Material for this exercise –
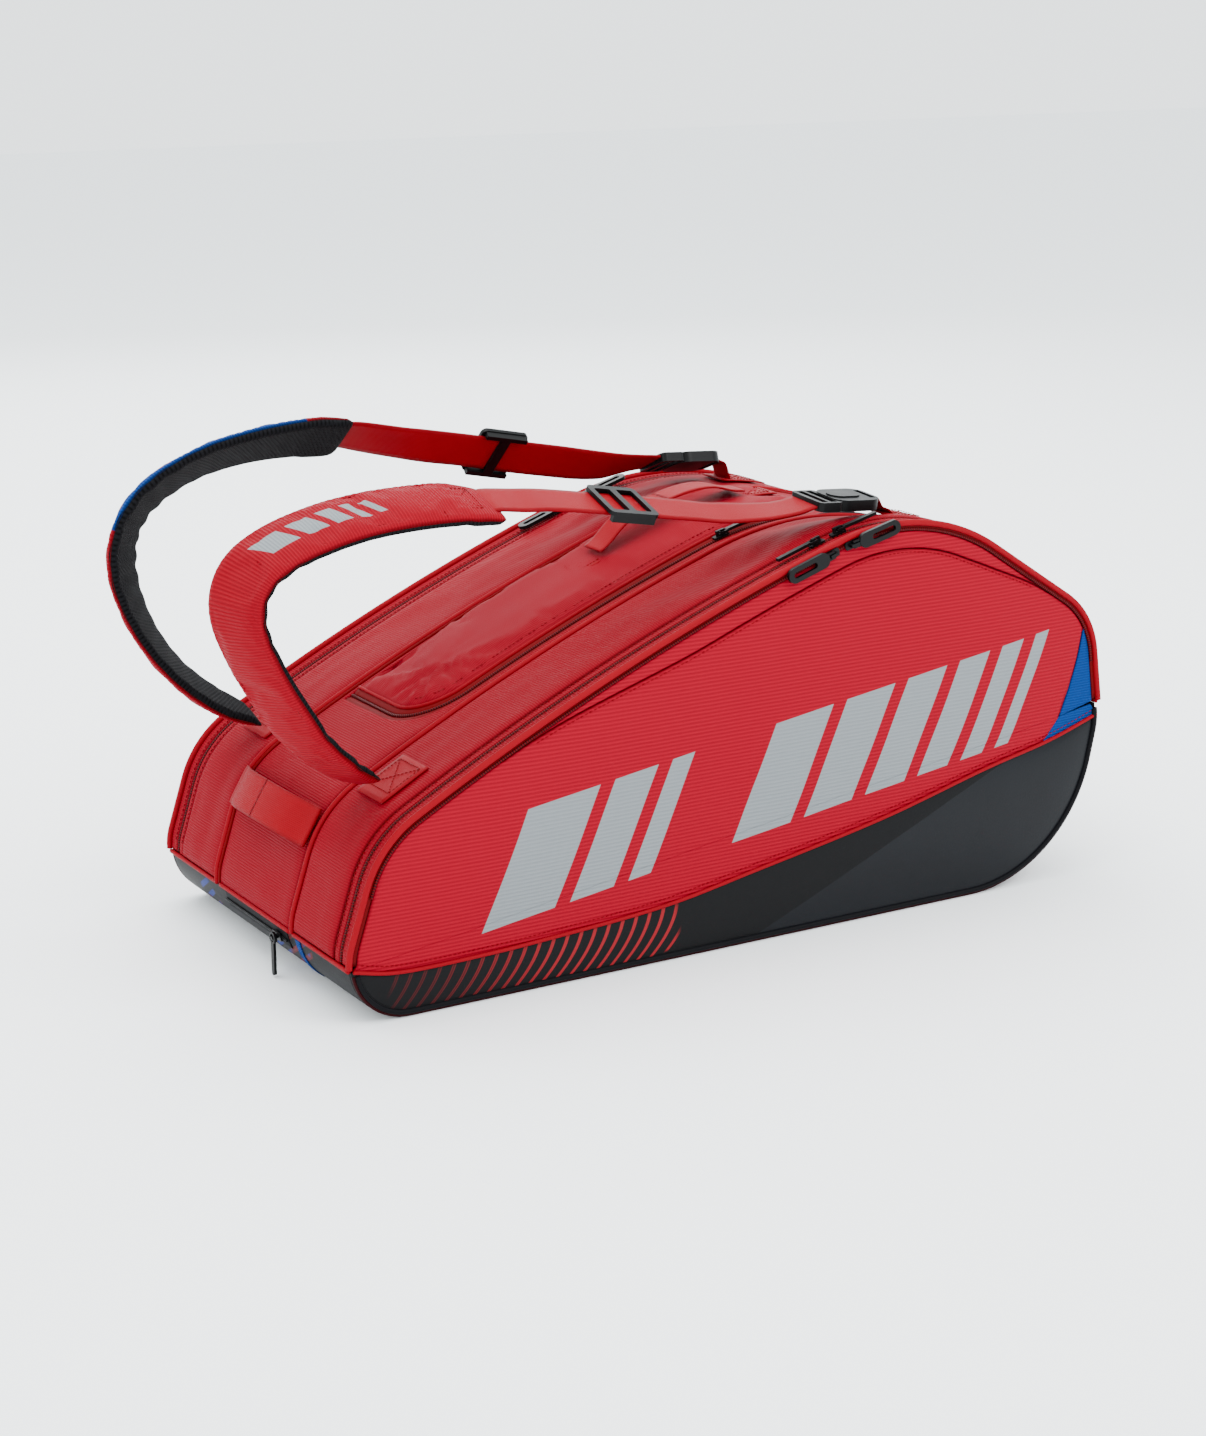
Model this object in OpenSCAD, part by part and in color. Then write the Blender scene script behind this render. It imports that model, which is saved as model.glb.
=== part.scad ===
// Racket tournament bag: three long compartments side by side, wrapped in one slanted profile.
// +X runs from the handle end to the head end, -Y is the front, +Z is up.
// The origin is at the middle of the base's outer face.

/* [Bag] */
// Width across the two side panels
bag_w = 356; // [346:2:366]
// Width of the middle compartment between its two seams
mid_w = 146; // [140:1:150]
// Thickness of the padded fabric walls
wall = 3; // [2.5:0.1:3.2]
// Where the flat of the base starts at the handle end
base_x0 = -322; // [-330:1:-314]

/* [Profile] */
// Radius where the base turns up into the handle end
foot_r = 50; // [48:1:52]
// Straight part of the handle end
end_rise = 45; // [42:1:48]
// Radius of the shoulder above the handle end
shoulder_r = 92; // [90:1:94]
// Radius of the long slanted top
crown_r = 2240; // [2200:10:2280]
// Radius of the highest bend
nose_r = 190; // [186:1:194]
// Heading at which the softer middle and rear start their lower, wider bend
low_nose_heading = 19.5; // [19:0.1:20]
// Straight slope after the highest bend
nose_drop = 98; // [95:1:101]
// Radius of the upper corner at the head end
bumper_r = 75; // [72:1:78]
// Straight part of the head end
head_drop = 54; // [52:1:56]
// Radius where the head end starts to turn under
knuckle_r = 60; // [56:1:64]
// Straight part between that bend and the heel
knuckle_drop = 24; // [20:1:28]

/* [Compartments] */
// Distance of each main zip from its side panel
zip_in = 17; // [16:0.5:18]
// Gap between the front pocket's panel and the front wall
pocket_gap = 5.6; // [5.2:0.1:6]
// Length of the middle flap, seen from above
flap_len = 392; // [386:1:396]

/* [Straps] */
// Width of each shoulder pad
pad_w = 62; // [60:1:66]
// Thickness of each shoulder pad with its mesh
pad_t = 12; // [11:0.5:13]
// Width of the webbing
web_w = 38; // [36:1:38]
// Thickness of the webbing
web_t = 2; // [1.8:0.1:2.2]

/* [Hidden] */
$fn = 48;

red = "#d8202f";
black = "#191919";
blue = "#1a5fb4";

half_w = bag_w / 2;
mid_y = mid_w / 2;
gusset_y = half_w - zip_in - 11;
coil_y = half_w - zip_in;
gap = 0.5;
binding_in = 5;
board_t = 2.5;

// ---- Side profile: a chain of arcs [radius, turn] and straights [0, length], walked clockwise.
end_heading = 72;
crown_heading = 29;
nose_heading = 18;
slope_heading = -33;
head_heading = -82;
knuckle_heading = -102;
function walk(p, seg, t) = seg[0] == 0
    ? [p[0] + t * cos(p[2]), p[1] + t * sin(p[2]), p[2]]
    : [p[0] + seg[0] * (sin(p[2]) - sin(p[2] - t)), p[1] - seg[0] * (cos(p[2]) - cos(p[2] - t)), p[2] - t];
function chain_start(chain, k) = k == 0
    ? [base_x0, 0, 180]
    : walk(chain_start(chain, k - 1), chain[k - 1], chain[k - 1][1]);
FOOT = [[foot_r, 180 - end_heading], [0, end_rise], [shoulder_r, end_heading - crown_heading]];
TOP = [
    [crown_r, crown_heading - nose_heading], [nose_r, nose_heading - slope_heading], [0, nose_drop]
];
HEAD = [
    [bumper_r, slope_heading - head_heading], [0, head_drop],
    [knuckle_r, head_heading - knuckle_heading], [0, knuckle_drop]
];
// The lower bend of the middle and rear meets the same slope, so its radius follows
slope_end = chain_start(concat(FOOT, TOP), 6);
low_crown = [crown_r, crown_heading - low_nose_heading];
low_start = chain_start(concat(FOOT, [low_crown]), 4);
slope_dir = [cos(slope_heading), sin(slope_heading)];
slope_normal = [-slope_dir[1], slope_dir[0]];
low_to_slope = [slope_end[0] - low_start[0], slope_end[1] - low_start[1]];
low_nose_r = low_to_slope * slope_normal / (1 - cos(low_nose_heading - slope_heading));
low_nose = [low_nose_r, low_nose_heading - slope_heading];
low_nose_end = walk(low_start, low_nose, low_nose[1]);
low_drop = [slope_end[0] - low_nose_end[0], slope_end[1] - low_nose_end[1]] * slope_dir;
LOW_TOP = [low_crown, low_nose, [0, low_drop]];
function closed(top) = let(
        open = concat(FOOT, top, HEAD),
        foot = chain_start(open, len(open)),
        heel = [foot[1] / (1 + cos(knuckle_heading)), knuckle_heading + 180])
    concat(open, [heel, [0, walk(foot, heel, heel[1])[0] - base_x0]]);
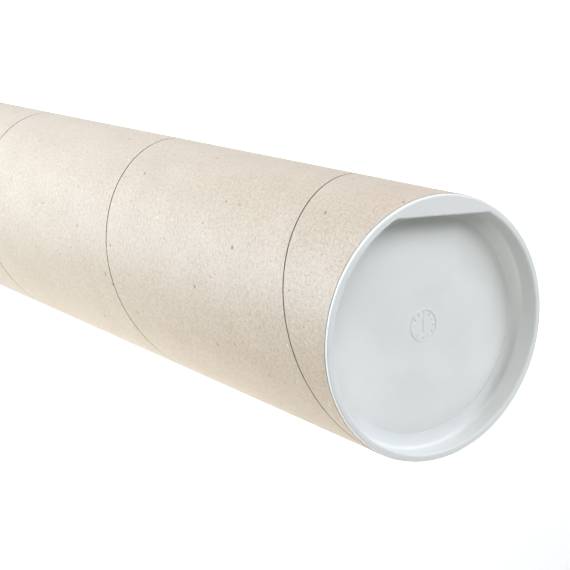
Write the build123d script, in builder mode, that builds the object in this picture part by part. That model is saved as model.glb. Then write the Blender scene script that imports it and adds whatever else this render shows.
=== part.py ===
from build123d import *
import os

os.makedirs("parts", exist_ok=True)

# A spiral-wound mailing tube that stands on one end, closed at both ends by the same push-in cap.
# All sizes are in millimetres. +Z runs up the tube's axis from the ground, and +X points at the
# top cap's pull ledge.

# Tube: kraft plies glued into one wall, cut square.
tube_length = 609.6
tube_bore_radius = 50.8
tube_wall = 2.03
tube_edge_round = 0.3

# Cap flange, which lies on the tube's cut end.
flange_inset = 0.2
flange_thickness = 1.5
flange_top_round = 0.7
flange_under_round = 0.3

# Cap plug: a thin round wall that clears the bore, with beads that grip it.
plug_clearance = 0.3
plug_wall = 0.8
plug_lean = 0.15
plug_corner_round = 1.8
bead_clearance = 0.05
bead_radius = 0.5
bead_count = 2
bead_pitch = 2.4

# Recess, with depths from the flange's face. A sloping band joins the wall to a lower middle panel,
# and a fine step marks the panel's edge.
mouth_round = 0.8
band_depth = 8.1
band_drop = 1.0
band_run = 5.7
band_round = 1.5
step_depth = 0.25
panel_thickness = 1.2

# Pull ledge across one side of the recess's mouth.
ledge_reach = 5.4
ledge_thickness = 1.3
ledge_corner_round = 1.6

# Moulder's date dial on the panel: a ring, twelve ticks and a pointer.
dial_radius = 6.5
dial_ring_width = 0.45
dial_height = 0.2
tick_count = 12
tick_length = 1.2
tick_width = 0.45
pointer_length = 5.0
pointer_width = 0.6
pointer_head = 2.2

# Worked out from the sizes above. Heights in a cap are measured up from its seat, which is where
# its flange lies on the tube's end.
tube_radius = tube_bore_radius + tube_wall
tube_bottom = flange_thickness
tube_top = tube_bottom + tube_length
flange_radius = tube_radius - flange_inset
plug_radius = tube_bore_radius - plug_clearance
mouth_radius = plug_radius - plug_wall
band_radius = mouth_radius - plug_lean
panel_radius = band_radius - band_run
band_height = flange_thickness - band_depth
band_foot = band_height - band_drop
panel_height = band_foot - step_depth
ledge_edge = mouth_radius - ledge_reach
ledge_underside = flange_thickness - ledge_thickness
bead_centre_radius = tube_bore_radius - bead_clearance - bead_radius

# The plug's outside and the recess below the ledge, as (radius, height) corners with their
# roundings, each from the axis at its top to the axis at its bottom.
plug_outline = [
    ((0, flange_thickness), 0),
    ((flange_radius, flange_thickness), flange_top_round),
    ((flange_radius, 0), flange_under_round),
    ((plug_radius, 0), 0),
    ((plug_radius - plug_lean, band_height - panel_thickness), plug_corner_round),
    ((panel_radius, panel_height - panel_thickness), plug_corner_round),
    ((0, panel_height - panel_thickness), 0),
]
recess_outline = [
    ((0, ledge_underside), 0),
    ((mouth_radius, ledge_underside), 0),
    ((band_radius, band_height), band_round),
    ((panel_radius, band_foot), 0),
    ((panel_radius, panel_height), 0),
    ((0, panel_height), 0),
]

# Each cap sits on its end of the tube, and its seat's z axis points out of the tube. The bottom
# cap's ledge is on the other side from the top cap's.
seats = {
    "top_cap": Plane(origin=(0, 0, tube_top), x_dir=(1, 0, 0), z_dir=(0, 0, 1)),
    "bottom_cap": Plane(origin=(0, 0, tube_bottom), x_dir=(-1, 0, 0), z_dir=(0, 0, -1)),
}


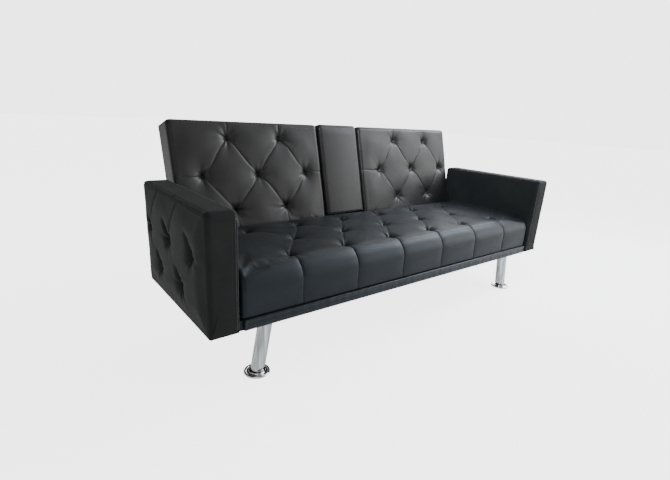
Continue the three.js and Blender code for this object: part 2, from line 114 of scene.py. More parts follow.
def add_area_light(name, place, target, size, power, color=(1, 1, 1), spread=180):
    data = bpy.data.lights.new(name, "AREA")
    data.spread = math.radians(spread)
    data.shape = "RECTANGLE"
    data.size, data.size_y = size
    data.energy = power
    data.color = color
    light = new_object(name, data)
    light.location = place
    aim = Vector(target) - Vector(place)
    light.rotation_euler = aim.to_track_quat("-Z", "Y").to_euler()


FLOOR_GLOW, FLOOR_GLOW_SEEN = 0.6, 3.4
STUDIO_GLOW, BACKDROP_GLOW_SEEN = 3.5, 3.6


def add_stage():
    """A pale floor and backdrop. The camera sees both brighter than the object reflects them."""
    size, white = 30, (1, 1, 1, 1)
    corners = [(-size, -size, 0), (size, -size, 0), (size, size, 0), (-size, size, 0)]
    floor = to_object("floor", corners, [(0, 1, 2, 3)])
    material, tree, bsdf = new_material("floor_paper")
    seen = tree.nodes.new("ShaderNodeLightPath").outputs["Is Camera Ray"]
    set_inputs(tree, bsdf, {
        "Base Color": (0.7, 0.7, 0.7, 1),
        "Roughness": 0.9,
        "Specular IOR Level": 0,
        "Emission Color": white,
        "Emission Strength": ranged(tree, seen, FLOOR_GLOW, FLOOR_GLOW_SEEN),
    })
    floor.data.materials.append(material)

    world = bpy.data.worlds.new("studio")
    bpy.context.scene.world = world
    world.use_nodes = True
    tree = world.node_tree
    direction = tree.nodes.new("ShaderNodeTexCoord").outputs["Generated"]
    half = 0.5  # takes the direction's -1 to 1 to the gradient's 0 to 1
    turned = add_node(tree, "Mapping", {
        "Vector": direction, "Rotation": (0, 0, -WINDOW), "Scale": (half,) * 3, "Location": (half, 0, 0),
    })
    gradient = add_node(tree, "TexGradient", {"Vector": turned.outputs["Vector"]})
    dim_to_bright = [(0.66, (0.09,) * 3), (0.97, (1.0,) * 3)]
    shades = ramp(tree, gradient.outputs["Fac"], dim_to_bright, "EASE")
    studio = tree.nodes["Background"]
    set_inputs(tree, studio, {"Color": shades, "Strength": STUDIO_GLOW})
    backdrop = add_node(tree, "Background", {"Color": white, "Strength": BACKDROP_GLOW_SEEN})
    mixed = tree.nodes.new("ShaderNodeMixShader")
    seen = tree.nodes.new("ShaderNodeLightPath").outputs["Is Camera Ray"]
    for number, socket in enumerate((seen, studio.outputs[0], backdrop.outputs[0])):
        tree.links.new(socket, mixed.inputs[number])
    tree.links.new(mixed.outputs[0], tree.nodes["World Output"].inputs["Surface"])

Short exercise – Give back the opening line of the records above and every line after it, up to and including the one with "base's outer face.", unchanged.

Finished task –
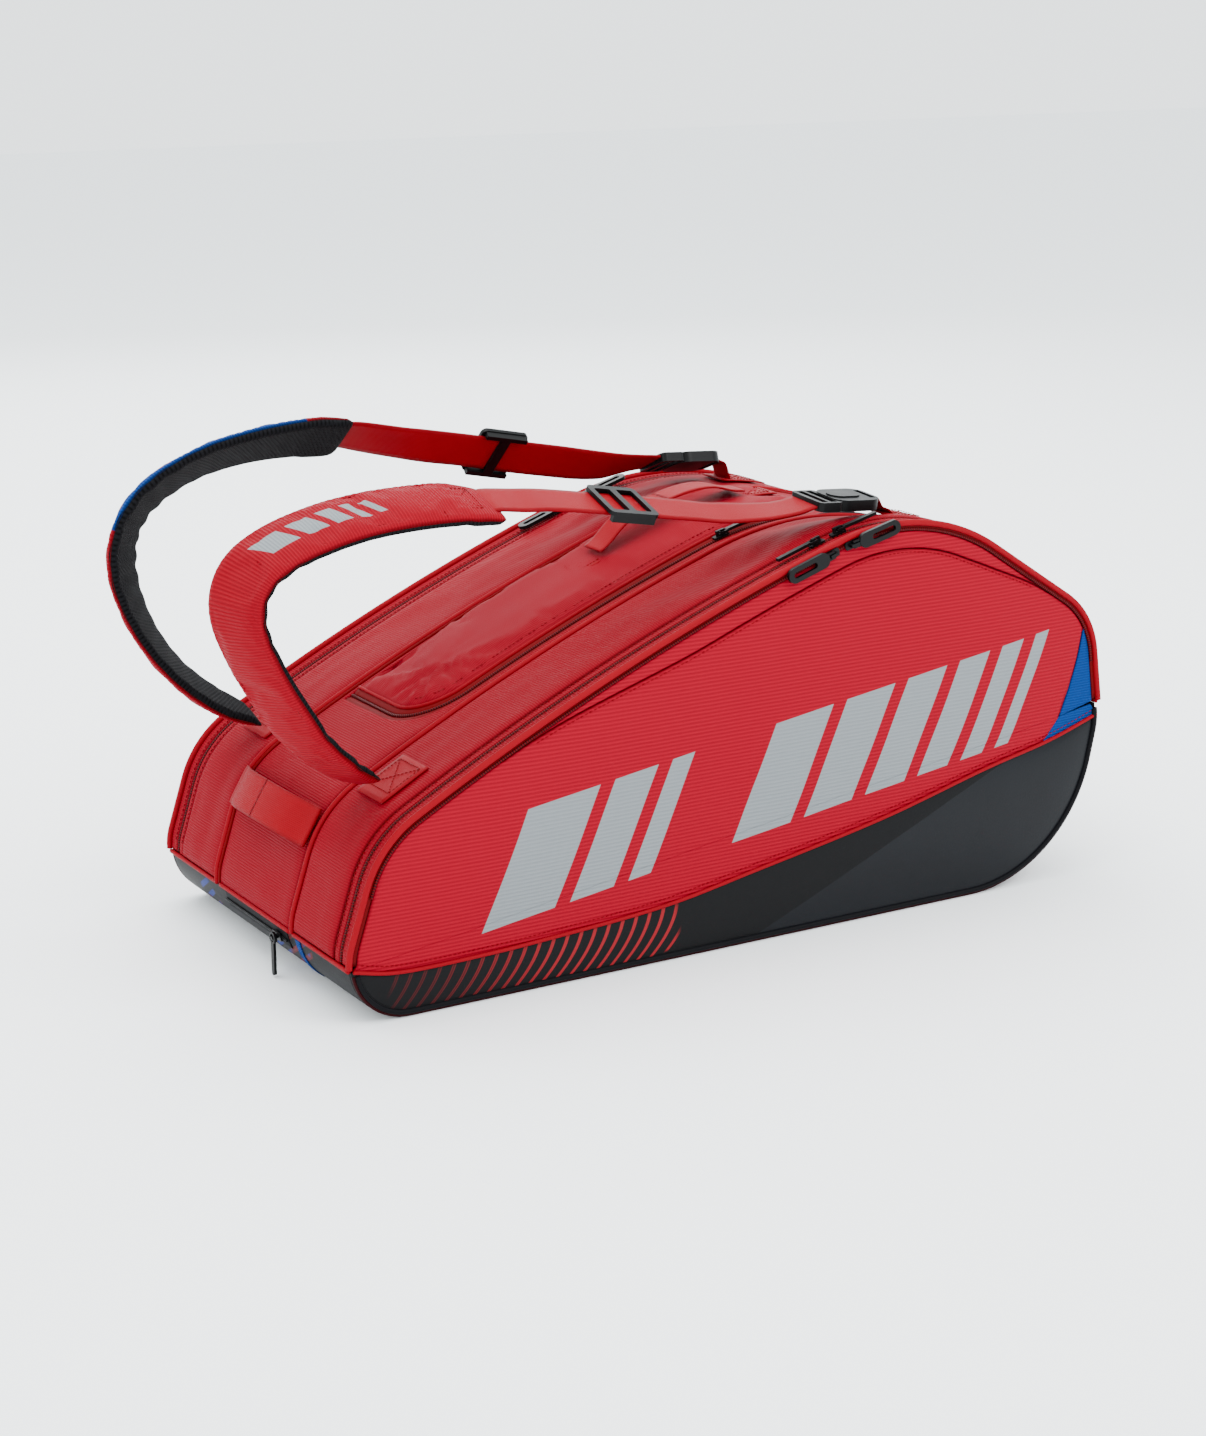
Model this object in OpenSCAD, part by part and in color. Then write the Blender scene script behind this render. It imports that model, which is saved as model.glb.
=== part.scad ===
// Racket tournament bag: three long compartments side by side, wrapped in one slanted profile.
// +X runs from the handle end to the head end, -Y is the front, +Z is up.
// The origin is at the middle of the base's outer face.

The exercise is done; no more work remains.